## Task instructions
Quote the lines that run from the line containing "bpy.data.objects.remove(obj)" down to the line containing "crisp_edge = 0.12". Include both of those lines, reproduce each exactly, and omit everything else.

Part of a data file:
==================================================

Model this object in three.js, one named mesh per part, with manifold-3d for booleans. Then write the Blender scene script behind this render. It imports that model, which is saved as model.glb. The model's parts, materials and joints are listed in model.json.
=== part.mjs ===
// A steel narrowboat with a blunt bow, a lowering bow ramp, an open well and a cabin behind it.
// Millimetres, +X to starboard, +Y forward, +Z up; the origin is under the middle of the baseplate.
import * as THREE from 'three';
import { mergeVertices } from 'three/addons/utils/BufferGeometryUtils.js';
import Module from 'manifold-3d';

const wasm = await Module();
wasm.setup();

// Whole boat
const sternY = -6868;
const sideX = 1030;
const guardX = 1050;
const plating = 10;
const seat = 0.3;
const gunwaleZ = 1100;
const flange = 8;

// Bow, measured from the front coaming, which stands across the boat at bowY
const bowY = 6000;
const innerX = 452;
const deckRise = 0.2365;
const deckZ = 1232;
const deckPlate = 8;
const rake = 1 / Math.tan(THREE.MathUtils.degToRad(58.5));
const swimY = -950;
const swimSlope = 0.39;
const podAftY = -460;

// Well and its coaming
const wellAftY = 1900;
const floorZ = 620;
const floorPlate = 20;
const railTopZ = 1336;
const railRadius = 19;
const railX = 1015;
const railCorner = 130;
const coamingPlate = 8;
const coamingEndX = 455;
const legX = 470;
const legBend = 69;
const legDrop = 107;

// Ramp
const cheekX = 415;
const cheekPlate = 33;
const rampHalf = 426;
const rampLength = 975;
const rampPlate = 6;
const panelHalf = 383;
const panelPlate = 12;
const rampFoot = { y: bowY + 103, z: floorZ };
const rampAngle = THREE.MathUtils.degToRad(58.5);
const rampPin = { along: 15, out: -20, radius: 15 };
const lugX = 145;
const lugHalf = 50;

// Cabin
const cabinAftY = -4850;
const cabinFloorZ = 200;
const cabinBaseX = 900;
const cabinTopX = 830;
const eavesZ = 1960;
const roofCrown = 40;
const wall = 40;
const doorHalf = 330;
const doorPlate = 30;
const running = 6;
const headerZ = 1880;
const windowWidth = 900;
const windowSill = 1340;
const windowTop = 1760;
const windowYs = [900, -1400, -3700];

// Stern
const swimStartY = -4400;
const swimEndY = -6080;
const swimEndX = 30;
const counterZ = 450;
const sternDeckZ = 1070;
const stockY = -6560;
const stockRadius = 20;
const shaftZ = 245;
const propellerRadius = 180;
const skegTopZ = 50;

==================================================

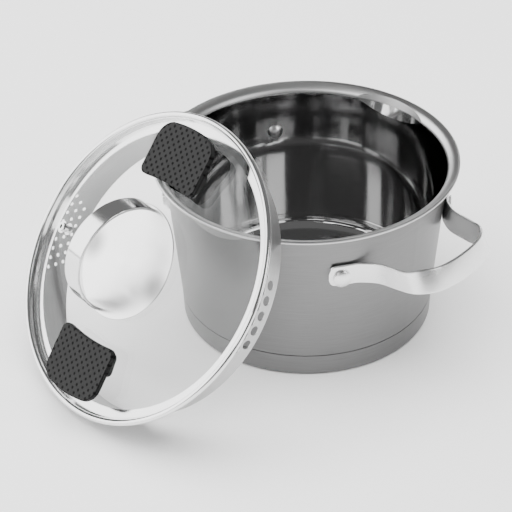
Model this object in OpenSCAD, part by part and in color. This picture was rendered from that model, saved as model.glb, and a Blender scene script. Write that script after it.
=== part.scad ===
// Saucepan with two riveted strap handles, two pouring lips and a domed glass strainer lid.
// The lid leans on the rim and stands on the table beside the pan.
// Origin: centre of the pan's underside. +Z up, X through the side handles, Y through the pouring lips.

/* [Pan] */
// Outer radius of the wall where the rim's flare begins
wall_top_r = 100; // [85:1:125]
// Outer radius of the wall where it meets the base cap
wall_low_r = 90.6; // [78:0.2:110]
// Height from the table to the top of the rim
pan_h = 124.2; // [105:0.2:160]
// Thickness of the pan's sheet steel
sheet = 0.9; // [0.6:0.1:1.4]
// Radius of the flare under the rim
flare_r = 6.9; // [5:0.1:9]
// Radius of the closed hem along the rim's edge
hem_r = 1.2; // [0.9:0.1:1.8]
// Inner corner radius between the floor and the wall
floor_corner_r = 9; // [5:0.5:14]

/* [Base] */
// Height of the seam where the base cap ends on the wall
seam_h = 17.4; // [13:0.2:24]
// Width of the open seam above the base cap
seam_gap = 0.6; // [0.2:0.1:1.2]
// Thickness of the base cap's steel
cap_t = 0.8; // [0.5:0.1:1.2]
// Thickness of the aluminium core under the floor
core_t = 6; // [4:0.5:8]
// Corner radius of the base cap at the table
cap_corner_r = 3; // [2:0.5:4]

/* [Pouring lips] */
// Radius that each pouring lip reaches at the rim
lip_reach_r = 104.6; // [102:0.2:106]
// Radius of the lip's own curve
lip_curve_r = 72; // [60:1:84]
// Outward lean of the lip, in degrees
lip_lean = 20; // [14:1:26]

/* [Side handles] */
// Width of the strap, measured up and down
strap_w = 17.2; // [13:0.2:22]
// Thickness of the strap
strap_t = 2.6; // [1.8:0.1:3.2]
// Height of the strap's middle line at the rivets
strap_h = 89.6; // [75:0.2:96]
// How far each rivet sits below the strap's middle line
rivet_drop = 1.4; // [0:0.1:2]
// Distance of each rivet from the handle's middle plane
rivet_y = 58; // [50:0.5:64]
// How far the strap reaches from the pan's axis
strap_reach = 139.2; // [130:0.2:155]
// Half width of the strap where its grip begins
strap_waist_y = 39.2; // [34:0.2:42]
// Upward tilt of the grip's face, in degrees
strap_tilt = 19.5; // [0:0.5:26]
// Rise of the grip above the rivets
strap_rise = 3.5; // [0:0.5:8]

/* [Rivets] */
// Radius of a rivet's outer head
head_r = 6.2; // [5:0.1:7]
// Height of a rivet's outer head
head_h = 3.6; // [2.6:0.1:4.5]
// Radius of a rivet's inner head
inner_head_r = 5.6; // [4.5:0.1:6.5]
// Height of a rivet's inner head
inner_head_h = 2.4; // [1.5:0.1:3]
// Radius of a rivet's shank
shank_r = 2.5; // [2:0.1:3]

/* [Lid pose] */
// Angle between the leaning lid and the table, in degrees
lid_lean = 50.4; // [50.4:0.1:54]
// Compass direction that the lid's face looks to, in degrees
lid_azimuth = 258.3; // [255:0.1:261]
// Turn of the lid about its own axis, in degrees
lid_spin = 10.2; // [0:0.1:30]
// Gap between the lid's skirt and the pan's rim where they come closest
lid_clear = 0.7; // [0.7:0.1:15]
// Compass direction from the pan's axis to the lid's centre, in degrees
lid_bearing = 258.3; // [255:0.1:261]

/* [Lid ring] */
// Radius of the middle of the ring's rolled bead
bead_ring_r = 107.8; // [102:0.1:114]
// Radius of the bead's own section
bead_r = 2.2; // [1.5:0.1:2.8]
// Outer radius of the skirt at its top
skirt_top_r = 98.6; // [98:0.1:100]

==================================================

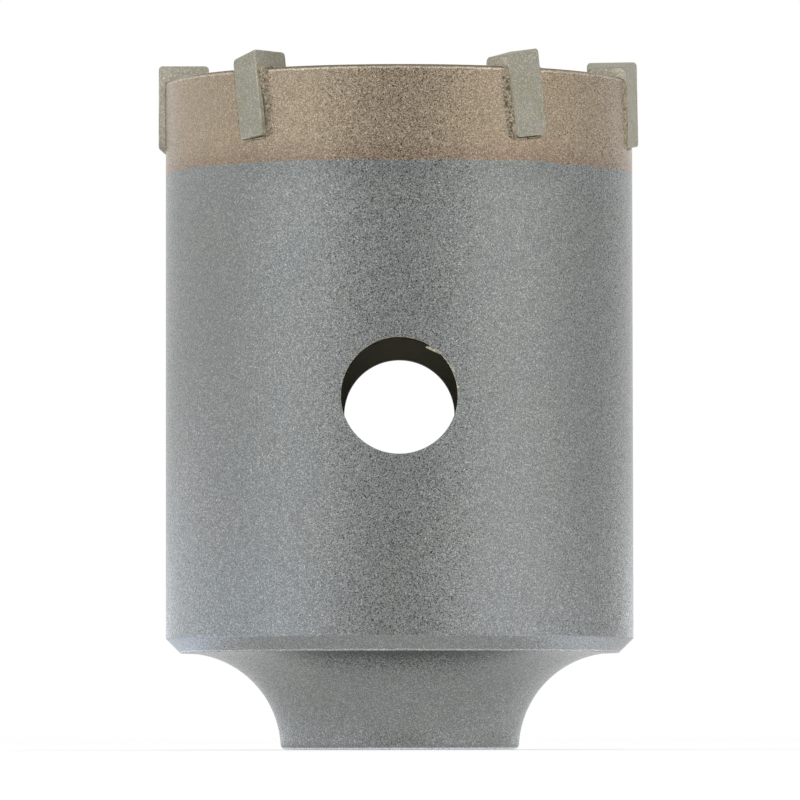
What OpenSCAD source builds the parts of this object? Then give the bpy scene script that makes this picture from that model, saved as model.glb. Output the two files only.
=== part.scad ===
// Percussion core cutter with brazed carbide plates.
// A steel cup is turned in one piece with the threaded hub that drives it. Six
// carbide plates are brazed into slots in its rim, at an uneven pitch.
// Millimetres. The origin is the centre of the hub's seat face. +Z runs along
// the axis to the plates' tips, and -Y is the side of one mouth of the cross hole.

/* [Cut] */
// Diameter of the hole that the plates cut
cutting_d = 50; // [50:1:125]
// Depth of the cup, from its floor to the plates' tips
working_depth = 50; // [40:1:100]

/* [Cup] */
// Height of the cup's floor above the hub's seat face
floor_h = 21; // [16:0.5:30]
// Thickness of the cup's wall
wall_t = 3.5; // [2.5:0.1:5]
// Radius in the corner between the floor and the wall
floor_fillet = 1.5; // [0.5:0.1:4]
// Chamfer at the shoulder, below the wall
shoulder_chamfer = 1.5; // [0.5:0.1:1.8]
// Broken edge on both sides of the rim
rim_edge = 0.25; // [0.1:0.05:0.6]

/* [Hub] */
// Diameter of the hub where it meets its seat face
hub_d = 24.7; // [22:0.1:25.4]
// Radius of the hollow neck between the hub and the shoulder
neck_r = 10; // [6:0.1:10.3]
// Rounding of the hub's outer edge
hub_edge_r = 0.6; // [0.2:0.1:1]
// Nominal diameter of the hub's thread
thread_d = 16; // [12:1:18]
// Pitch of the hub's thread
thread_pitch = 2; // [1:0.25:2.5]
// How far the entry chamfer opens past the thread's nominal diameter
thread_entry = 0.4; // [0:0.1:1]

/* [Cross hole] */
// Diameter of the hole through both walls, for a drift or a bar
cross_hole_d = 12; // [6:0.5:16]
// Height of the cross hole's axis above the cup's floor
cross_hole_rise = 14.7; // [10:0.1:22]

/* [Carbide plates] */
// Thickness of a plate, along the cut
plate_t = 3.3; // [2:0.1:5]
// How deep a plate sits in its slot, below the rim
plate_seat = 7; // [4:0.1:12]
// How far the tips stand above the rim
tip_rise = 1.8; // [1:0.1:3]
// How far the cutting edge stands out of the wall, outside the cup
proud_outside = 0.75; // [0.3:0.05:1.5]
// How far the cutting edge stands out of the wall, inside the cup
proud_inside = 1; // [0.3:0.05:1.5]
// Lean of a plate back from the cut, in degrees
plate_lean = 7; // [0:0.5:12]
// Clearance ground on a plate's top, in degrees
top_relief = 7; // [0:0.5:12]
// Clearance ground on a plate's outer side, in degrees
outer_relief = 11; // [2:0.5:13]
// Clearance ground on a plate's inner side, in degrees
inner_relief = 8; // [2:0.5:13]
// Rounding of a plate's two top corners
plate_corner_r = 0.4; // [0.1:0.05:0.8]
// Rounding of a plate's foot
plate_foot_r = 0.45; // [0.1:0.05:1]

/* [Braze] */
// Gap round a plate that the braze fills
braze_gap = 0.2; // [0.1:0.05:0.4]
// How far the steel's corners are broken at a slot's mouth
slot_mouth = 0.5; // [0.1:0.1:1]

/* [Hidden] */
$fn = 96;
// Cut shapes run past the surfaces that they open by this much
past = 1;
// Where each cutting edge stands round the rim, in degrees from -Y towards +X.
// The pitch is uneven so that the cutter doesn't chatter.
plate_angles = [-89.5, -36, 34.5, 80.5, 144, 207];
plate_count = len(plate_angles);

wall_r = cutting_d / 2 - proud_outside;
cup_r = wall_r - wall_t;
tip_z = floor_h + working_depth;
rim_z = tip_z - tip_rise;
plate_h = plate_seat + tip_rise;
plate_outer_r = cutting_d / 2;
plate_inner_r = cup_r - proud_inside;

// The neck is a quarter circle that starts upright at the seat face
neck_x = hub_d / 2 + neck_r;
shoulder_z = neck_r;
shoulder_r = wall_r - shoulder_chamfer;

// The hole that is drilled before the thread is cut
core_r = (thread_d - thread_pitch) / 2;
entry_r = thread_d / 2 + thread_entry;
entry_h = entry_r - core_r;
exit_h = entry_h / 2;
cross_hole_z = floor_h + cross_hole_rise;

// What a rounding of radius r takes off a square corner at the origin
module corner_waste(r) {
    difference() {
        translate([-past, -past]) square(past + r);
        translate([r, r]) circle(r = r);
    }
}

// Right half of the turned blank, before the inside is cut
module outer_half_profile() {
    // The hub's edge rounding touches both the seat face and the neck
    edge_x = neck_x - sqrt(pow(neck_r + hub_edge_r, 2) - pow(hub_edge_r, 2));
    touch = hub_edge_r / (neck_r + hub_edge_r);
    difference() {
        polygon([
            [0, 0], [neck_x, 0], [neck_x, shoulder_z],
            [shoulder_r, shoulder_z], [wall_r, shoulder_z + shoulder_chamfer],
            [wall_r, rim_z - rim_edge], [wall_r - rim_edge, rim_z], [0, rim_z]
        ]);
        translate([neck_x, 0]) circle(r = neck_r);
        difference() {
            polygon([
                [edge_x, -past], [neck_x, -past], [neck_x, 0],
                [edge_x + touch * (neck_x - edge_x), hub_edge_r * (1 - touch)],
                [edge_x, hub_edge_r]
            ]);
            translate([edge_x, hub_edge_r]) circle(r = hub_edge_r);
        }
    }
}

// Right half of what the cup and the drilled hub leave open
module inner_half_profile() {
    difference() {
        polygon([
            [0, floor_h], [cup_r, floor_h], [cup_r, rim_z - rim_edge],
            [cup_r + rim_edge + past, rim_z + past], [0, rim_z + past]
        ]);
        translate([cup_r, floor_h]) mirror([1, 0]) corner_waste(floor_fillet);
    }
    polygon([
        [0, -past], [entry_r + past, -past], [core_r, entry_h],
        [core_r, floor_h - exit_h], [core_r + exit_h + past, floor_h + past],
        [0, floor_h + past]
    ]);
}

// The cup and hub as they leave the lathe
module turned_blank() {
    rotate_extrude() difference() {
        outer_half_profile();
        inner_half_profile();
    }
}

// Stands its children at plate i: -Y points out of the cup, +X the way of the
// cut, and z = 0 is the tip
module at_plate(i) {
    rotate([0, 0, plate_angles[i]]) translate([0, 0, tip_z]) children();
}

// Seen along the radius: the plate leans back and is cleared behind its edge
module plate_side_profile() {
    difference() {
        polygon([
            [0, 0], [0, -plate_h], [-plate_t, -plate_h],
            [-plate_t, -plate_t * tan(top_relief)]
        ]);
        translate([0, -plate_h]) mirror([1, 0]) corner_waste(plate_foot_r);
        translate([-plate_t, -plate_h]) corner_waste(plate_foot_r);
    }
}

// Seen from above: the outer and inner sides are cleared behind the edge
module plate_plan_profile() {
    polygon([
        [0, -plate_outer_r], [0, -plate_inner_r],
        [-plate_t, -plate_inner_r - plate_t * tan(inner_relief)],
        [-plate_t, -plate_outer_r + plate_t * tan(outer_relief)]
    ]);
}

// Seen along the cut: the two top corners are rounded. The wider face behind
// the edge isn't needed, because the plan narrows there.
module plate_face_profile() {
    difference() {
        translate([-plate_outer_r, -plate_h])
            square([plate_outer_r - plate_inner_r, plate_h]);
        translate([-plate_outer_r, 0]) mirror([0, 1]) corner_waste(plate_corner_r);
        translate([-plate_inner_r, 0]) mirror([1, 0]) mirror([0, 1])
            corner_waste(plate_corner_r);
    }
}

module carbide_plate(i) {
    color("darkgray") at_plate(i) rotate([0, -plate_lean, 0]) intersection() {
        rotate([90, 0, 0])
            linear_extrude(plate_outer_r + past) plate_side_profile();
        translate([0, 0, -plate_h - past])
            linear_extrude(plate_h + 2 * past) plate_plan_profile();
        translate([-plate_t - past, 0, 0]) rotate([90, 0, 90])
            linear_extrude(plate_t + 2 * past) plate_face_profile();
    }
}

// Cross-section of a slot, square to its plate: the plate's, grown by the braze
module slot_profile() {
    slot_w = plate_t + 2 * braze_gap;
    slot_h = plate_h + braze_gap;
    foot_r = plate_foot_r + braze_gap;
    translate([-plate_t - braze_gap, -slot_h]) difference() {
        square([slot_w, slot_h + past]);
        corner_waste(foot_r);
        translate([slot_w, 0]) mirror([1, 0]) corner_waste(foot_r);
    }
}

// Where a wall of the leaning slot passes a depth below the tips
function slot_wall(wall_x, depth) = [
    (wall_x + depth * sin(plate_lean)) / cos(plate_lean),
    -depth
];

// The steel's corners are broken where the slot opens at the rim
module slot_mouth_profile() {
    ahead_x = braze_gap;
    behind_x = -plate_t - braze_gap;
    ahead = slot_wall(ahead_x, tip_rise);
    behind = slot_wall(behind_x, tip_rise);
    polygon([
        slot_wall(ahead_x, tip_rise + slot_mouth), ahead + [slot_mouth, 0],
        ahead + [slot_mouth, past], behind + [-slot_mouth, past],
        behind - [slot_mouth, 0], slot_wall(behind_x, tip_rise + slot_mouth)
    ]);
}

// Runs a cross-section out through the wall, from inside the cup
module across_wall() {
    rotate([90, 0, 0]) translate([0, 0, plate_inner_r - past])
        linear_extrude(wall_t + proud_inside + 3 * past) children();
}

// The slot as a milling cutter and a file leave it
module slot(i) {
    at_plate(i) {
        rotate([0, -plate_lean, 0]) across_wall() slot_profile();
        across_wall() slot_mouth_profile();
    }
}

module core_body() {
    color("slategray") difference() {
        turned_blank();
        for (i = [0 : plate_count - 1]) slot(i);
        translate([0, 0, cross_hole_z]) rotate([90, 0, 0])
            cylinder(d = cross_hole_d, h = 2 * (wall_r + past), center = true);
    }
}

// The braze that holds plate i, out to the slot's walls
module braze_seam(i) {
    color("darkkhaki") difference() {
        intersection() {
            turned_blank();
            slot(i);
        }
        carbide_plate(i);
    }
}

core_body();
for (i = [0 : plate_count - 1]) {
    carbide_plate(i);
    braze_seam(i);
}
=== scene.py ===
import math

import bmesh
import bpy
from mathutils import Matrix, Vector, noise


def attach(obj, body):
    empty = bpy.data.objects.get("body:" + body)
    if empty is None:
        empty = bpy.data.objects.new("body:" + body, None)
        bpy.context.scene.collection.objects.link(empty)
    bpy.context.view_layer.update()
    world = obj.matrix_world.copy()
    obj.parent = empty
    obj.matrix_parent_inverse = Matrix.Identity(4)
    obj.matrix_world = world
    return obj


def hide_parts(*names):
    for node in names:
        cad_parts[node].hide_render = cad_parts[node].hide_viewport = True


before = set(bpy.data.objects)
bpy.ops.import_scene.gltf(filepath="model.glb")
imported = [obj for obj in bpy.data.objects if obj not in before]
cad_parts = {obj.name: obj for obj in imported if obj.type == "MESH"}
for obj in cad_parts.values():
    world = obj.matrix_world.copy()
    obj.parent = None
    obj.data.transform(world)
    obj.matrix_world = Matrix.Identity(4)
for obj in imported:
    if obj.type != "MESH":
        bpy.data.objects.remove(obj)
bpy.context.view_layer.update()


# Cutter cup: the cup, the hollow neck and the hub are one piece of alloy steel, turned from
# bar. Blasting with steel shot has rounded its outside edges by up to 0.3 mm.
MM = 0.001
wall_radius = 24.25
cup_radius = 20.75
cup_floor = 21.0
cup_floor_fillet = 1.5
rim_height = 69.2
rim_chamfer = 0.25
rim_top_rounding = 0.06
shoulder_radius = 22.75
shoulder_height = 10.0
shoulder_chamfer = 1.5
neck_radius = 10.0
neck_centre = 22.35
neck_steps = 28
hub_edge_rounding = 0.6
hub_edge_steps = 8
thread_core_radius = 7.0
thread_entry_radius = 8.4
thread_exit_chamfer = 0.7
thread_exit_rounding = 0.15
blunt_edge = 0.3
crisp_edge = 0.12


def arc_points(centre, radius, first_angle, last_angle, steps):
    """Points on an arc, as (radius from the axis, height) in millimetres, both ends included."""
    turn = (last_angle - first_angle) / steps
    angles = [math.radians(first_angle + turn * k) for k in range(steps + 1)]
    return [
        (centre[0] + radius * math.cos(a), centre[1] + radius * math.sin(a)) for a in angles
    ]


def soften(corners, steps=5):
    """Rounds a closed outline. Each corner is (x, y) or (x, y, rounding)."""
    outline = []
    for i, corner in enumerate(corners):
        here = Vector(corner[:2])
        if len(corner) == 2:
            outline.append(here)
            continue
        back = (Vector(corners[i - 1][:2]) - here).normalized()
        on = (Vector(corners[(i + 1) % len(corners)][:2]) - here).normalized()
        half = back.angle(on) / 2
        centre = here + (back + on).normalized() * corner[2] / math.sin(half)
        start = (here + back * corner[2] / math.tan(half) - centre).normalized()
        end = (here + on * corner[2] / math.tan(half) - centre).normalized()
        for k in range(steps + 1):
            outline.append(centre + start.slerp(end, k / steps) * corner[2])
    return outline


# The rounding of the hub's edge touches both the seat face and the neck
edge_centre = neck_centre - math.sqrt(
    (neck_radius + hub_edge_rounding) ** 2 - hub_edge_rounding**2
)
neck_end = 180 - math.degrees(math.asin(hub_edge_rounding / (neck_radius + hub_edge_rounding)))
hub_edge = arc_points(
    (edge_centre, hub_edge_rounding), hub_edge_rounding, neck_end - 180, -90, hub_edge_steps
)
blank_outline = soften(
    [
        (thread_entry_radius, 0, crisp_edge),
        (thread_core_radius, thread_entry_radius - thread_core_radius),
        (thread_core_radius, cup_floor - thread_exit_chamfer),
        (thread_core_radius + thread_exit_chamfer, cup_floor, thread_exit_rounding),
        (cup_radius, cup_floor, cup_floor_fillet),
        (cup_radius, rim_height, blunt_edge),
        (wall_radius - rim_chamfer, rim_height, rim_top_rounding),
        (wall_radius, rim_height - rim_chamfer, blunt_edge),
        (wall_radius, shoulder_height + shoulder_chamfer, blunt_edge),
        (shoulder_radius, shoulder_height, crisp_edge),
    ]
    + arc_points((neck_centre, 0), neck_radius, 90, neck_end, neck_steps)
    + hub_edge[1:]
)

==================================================

## Completed task
        bpy.data.objects.remove(obj)
bpy.context.view_layer.update()


# Cutter cup: the cup, the hollow neck and the hub are one piece of alloy steel, turned from
# bar. Blasting with steel shot has rounded its outside edges by up to 0.3 mm.
MM = 0.001
wall_radius = 24.25
cup_radius = 20.75
cup_floor = 21.0
cup_floor_fillet = 1.5
rim_height = 69.2
rim_chamfer = 0.25
rim_top_rounding = 0.06
shoulder_radius = 22.75
shoulder_height = 10.0
shoulder_chamfer = 1.5
neck_radius = 10.0
neck_centre = 22.35
neck_steps = 28
hub_edge_rounding = 0.6
hub_edge_steps = 8
thread_core_radius = 7.0
thread_entry_radius = 8.4
thread_exit_chamfer = 0.7
thread_exit_rounding = 0.15
blunt_edge = 0.3
crisp_edge = 0.12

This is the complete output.